= Ethelred Taunton =

Ethelred Luke Taunton (17 October 1857 – 9 May 1907) was an English Roman Catholic priest and historical writer.

==Life==
Taunton was born at Rugeley, Staffordshire, England, the youngest son of Thomas Taunton of Rugeley, by his wife Mary, daughter of Colonel Clarke of the Royal Marines. Taunton was educated at Downside, and formed a desire to enter the Benedictine Order, but health was an obstacle. He studied music at Lichfield and became an accomplished organist. He then entered the Institute of St. Andrew, founded by the Catholic convert, George Bampfield, at Barnet; but again his health prevented him from remaining. Finally, he joined the Congregation of the Oblates of St. Charles founded by Cardinal Manning at Bayswater, and in 1883 he was ordained priest.

Three years later he was sent on the mission to the Church of Our Lady of Good Counsel in Stoke Newington in North London. Here he built a new temporary church, which was opened in 1888; but shortly afterwards he received serious injury by the accidental fall of some scaffolding, which brought on partial paralysis, and permanently incapacitated him from active work.

He continued, however, to be busy with his pen. He was a man of wide reading, and wrote on a large number of subjects. For a while he lived at Bruges where he founded and edited "St. Luke's Magazine"; but it had only a brief existence, and having partially recovered his health, he returned to England and devoted himself to literature.

His death took place somewhat suddenly, in London, from heart failure, at the age of fifty.

==Works==

His two chief works were on the Jesuits and Benedictines; they were to have been followed by a similar one on the English secular clergy, had he lived. He always professed to aim at setting forth truth unadorned, but his partisan tone and apparent prejudice gave offence. He was also an authority on Church music and liturgy.

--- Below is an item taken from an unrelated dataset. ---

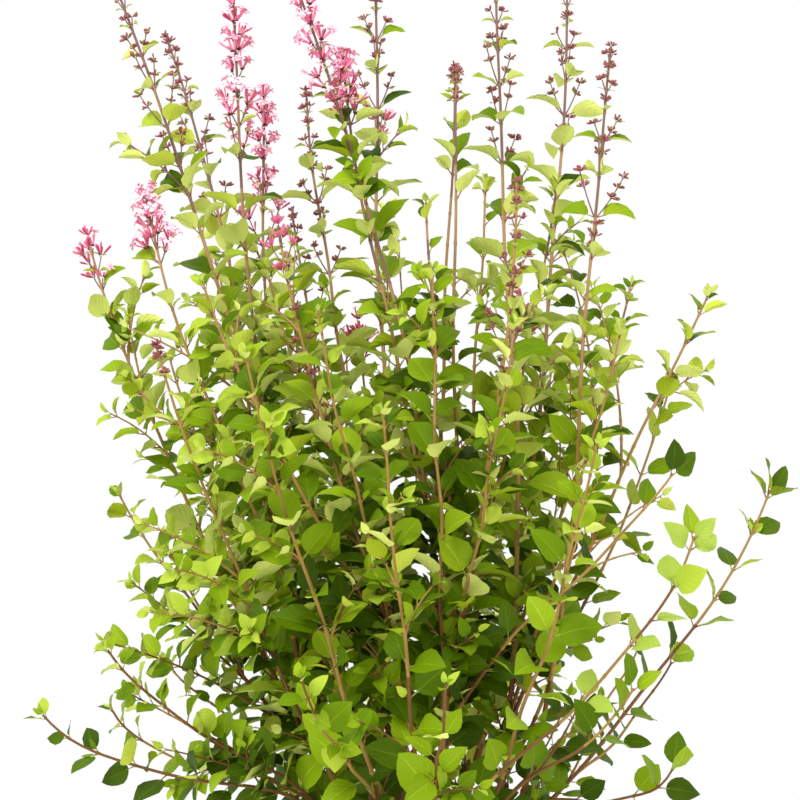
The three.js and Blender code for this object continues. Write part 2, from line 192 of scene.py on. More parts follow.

- "History of Church Music" (London, 1817);
- "Lead Kindly Light" (London, 1893);
- "English Black Monks of St. Benedict" (London, 1898);
- "History of the Jesuits in England" (London, 1901);
- "Thomas Wolsey" (London, 1901);
- "Little Office B.V.M." (London, 1903);
- "The Law of the Church" (London, 1906);

He wrote numerous articles in "Downside Review", "St. Luke's Magazine", "Irish Ecclesiastical Record", etc. He also translated Bacuez, "The Divine Office" (1886); and Bourdaloue, "The Lord's Prayer" (1894).